Felix Silla. He was “Cousin Itt” on “The Adams Family”, and (as I understand it) played the physical role of “Twiki” on “Buck Rodgers in the 25th Century”. (Mel Blanc did the voice.)

McThag also did a nice tribute to him.

Things I did not know. (#7 in a series)

Monday, April 19th, 2021

1. There was a 1989 movie called “Return From the River Kwai”.

It was not a sequel. Really. That’s what the filmmakers said. It was supposedly based on a book of the same name.

Columbia pulled out of a distribution contract after Sony bought them, and claimed Sam Spiegel’s estate threatened to sue. The filmmakers claimed Columbia pulled out because the movie made the Japanese look bad, and, anyway, Columbia owned the rights, not Spiegel’s estate.

There was a lawsuit.

The case went to trial in 1997. Columbia argued that “if you use a name and it becomes famous you are able to use it in a certain area of commerce, such as the exclusive use of River Kwai in the title of a film. It does not matter where Pierre Boulle got the name.”
In 1998 a court ruled that the title suggested the film implied it was a sequel to Bridge on the River Kwai. It was never released in the US.

Amazon has a region 2 DVD listed.

2. Remember “Hands on a Hardbody”? Remember “Hands on a Hardbody: The Musical”?

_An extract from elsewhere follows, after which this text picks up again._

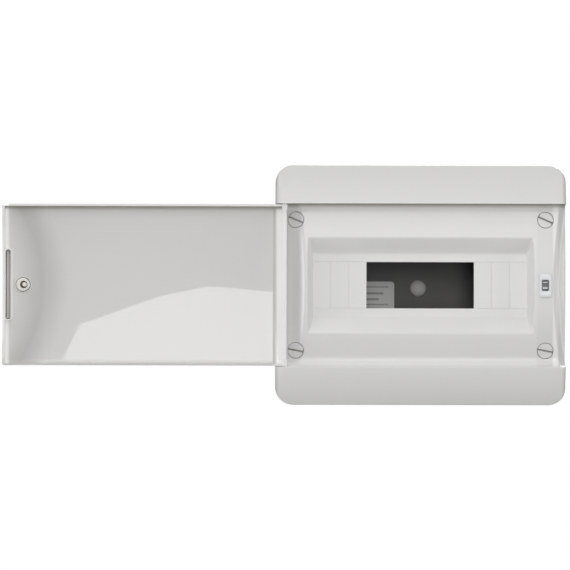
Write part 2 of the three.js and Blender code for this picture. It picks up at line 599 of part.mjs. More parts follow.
// A plastic carrier that holds a terminal bar off the tray's back by its two ends.
function barCarrier(z) {
  const tall = [z - CARRIER.halfHeight, z + CARRIER.halfHeight];
  const end = BAR_HALF + CARRIER.ends;
  const beam = box([-end, end], [BAR_Y[1] + GAP, BAR_Y[1] + CARRIER.beam], tall);
  const parts = [-1, 1].flatMap((side) => {
    const leg = box(sideSpan(side, BAR_HALF + 1, end), [BAR_Y[1] + 1, -BACK - SEAT_PLAY], tall);
    const stopSpan = sideSpan(side, BAR_HALF + GAP, BAR_HALF + CARRIER.stop);
    const stop = box(stopSpan, [BAR_Y[0] - 1, BAR_Y[1] + 1], tall);
    return [leg, stop];
  });
  return union(beam, ...parts);
}

const FILM_PLAY = 0.1; // between the tray's back and what is stuck on it
const LABEL = { half: [22, 25], corner: 3, at: [-45.5, -21.2], thickness: 0.4 };
const CAP = { radius: 8.5, flattening: 0.55, at: [1, -3] };

// The rating label, left blank here, on the back of the tray at the window's left.
function ratingLabel() {
  const back = -BACK - FILM_PLAY;
  return prism("y", roundedBox(...LABEL.half, LABEL.corner, 3, ...LABEL.at), back - LABEL.thickness, back);
}

// The domed cap over the middle fixing point.
function backCap() {
  const { radius, flattening, at } = CAP;
  const profile = arc(0, 0, radius, 0, Math.PI / 2, 5).map(([r, h]) => new THREE.Vector2(r, h * flattening));
  const crown = new THREE.Vector2(0, radius * flattening);
  const dome = new THREE.LatheGeometry([new THREE.Vector2(0, 0), ...profile.slice(0, -1), crown], 20);
  return solid(dome.rotateX(Math.PI).translate(at[0], -BACK - FILM_PLAY, at[1]));
}

// ---------------------------------------------------------------- assembly
show("base_tray", baseTray(), WHITE);
show("front_cover", frontCover(), WHITE);
for (const [corner, x, z] of cornersOf(SCREW_AT)) {
  show("cover_screw_" + corner, coverScrew(corner, x, z), WHITE);
}

show("door_panel", doorPanel(), WHITE, door);
show("hinge_pin_upper", hingePin(1), STEEL, door);
show("hinge_pin_lower", hingePin(-1), STEEL, door);
show("striker_base", strikerBase(), CLEAR_WHITE, door);
show("striker_pin", strikerPin(), CLEAR_WHITE, door);

show("latch_housing", latchHousing(), CLEAR_WHITE);
show("latch_slider", latchSlider(), GREY_GREEN);
show("latch_jaw_upper", latchJaw(1), CLEAR_WHITE);
show("latch_jaw_lower", latchJaw(-1), CLEAR_WHITE);
show("latch_spring", latchSpring(), STEEL);
show("latch_cam_pin", latchCamPin(), STEEL);

const bracketSides = [["left", -BRACKET_X], ["right", BRACKET_X]];
for (const [side, x] of bracketSides) {
  show("rail_bracket_" + side, railBracket(x), WHITE);
  show("rail_bracket_screw_" + side, bracketScrew(x), STEEL);
}
const terminalRows = [["neutral", BAR_Z, BLUE], ["earth", -BAR_Z, GREEN]];
for (const [use, z, material] of terminalRows) {
  show(use + "_bar_carrier", barCarrier(z), material);
  show(use + "_bar", terminalBar(z), BRASS);
  for (let i = 0; i < TERMINALS; i += 1) {
    show(use + "_terminal_screw_" + (i + 1), terminalScrew(terminalX(i), z), STEEL);
  }
}
show("rating_label", ratingLabel(), PAPER);
show("back_cap", backCap(), WHITE);

export default enclosure;
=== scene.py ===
"""Looks of a wall-mounted distribution board enclosure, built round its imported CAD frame.

The shapes are worked out in millimetres, in the frame's axes: X to the right, Z up and Y into the wall.
new_piece() turns them into metres. The door's pieces are worked out closed, and then turned about the hinge
to where they rest.
"""

import json
import math

import bmesh
import bpy
import numpy as np
from mathutils import Matrix, Vector


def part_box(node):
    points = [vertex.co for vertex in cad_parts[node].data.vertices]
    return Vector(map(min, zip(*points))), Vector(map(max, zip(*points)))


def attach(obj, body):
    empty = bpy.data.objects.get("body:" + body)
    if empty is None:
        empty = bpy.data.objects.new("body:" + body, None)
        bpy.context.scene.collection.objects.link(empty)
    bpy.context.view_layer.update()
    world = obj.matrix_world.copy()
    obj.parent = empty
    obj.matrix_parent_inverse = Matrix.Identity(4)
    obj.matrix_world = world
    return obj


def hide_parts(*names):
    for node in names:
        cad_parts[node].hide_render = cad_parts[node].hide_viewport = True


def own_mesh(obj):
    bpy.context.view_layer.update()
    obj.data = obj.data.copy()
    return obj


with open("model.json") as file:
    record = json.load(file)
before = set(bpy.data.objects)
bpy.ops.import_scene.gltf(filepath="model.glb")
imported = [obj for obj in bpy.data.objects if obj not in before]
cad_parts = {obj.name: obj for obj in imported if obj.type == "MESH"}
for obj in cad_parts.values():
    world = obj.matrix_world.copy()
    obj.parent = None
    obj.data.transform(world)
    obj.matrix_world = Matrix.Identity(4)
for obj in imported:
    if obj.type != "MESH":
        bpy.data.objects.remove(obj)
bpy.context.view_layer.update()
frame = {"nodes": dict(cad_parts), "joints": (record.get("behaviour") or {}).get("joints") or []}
MM = 0.001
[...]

Obviously, I knew about this. The subject came up again over the weekend as part of a discussion with Mike the Musicologist about Broadway being out of ideas, and the sheer number of recent musicals based on movies.

What I did not know: Houston’s “Theater Under the Stars” (TUTS) tried to stage a production of “HoH” in 2014. Thing is, the director of the production decided that he was going to make changes:

Having attended the opening night of Hardbody at [Bruce] Lumpkin’s [director – DB] invitation, [Amanda] Green [co-creator – DB] described to me her experience in watching the show. “They started the opening number and I noticed that some people were singing solos other than what we’d assigned. As we neared the middle of the opening number, I thought, ‘what happened to the middle section?’” She said that musical material for Norma, the religious woman in the story, “was gone.”
When the second song began, Green recalls being surprised, saying, “I thought, ‘so we did put this number second after all’ before realizing that we hadn’t done that.” As the act continued, Green said, “I kept waiting for ‘If I Had A Truck’ and it didn’t come.” She went on to detail a litany of ways in which the show in Houston differed from the final Broadway show, including reassigning vocal material to different characters within songs, and especially the shifting of songs from one act to another, which had the effect of removing some characters from the story earlier than before. She also said that interstitial music between scenes had been removed and replaced with new material. Having heard Green’s point by point recounting of act one changes, I suggested we could dispense with the same for act two.

This upset a lot of people. Including Amanda Green and Doug Wright, the other creator. It also upset Samuel French, the theatrical agency that licensed the show.

So Samuel French pulled the plug. They withdrew their license and TUTS was forced to cancel the remaining shows.

That’s what i didn’t know, and honestly, was surprised by. I thought it was extremely rare for a licensing agency to go to that length: then again, I also thought it was extremely rare for a professional theater company to make those kind of production changes without permission of the licensing agency.

I’m still not sure how common this is, but someone in one of the linked articles above mentions a production of David Mamet’s “Oleanna” which was shut down after one performance because the theater company gender-swapped a key role. This may be more common, and less newsworthy, than I think it is. But I still find it surprising that professional productions think nobody’s watching and they can do this (stuff).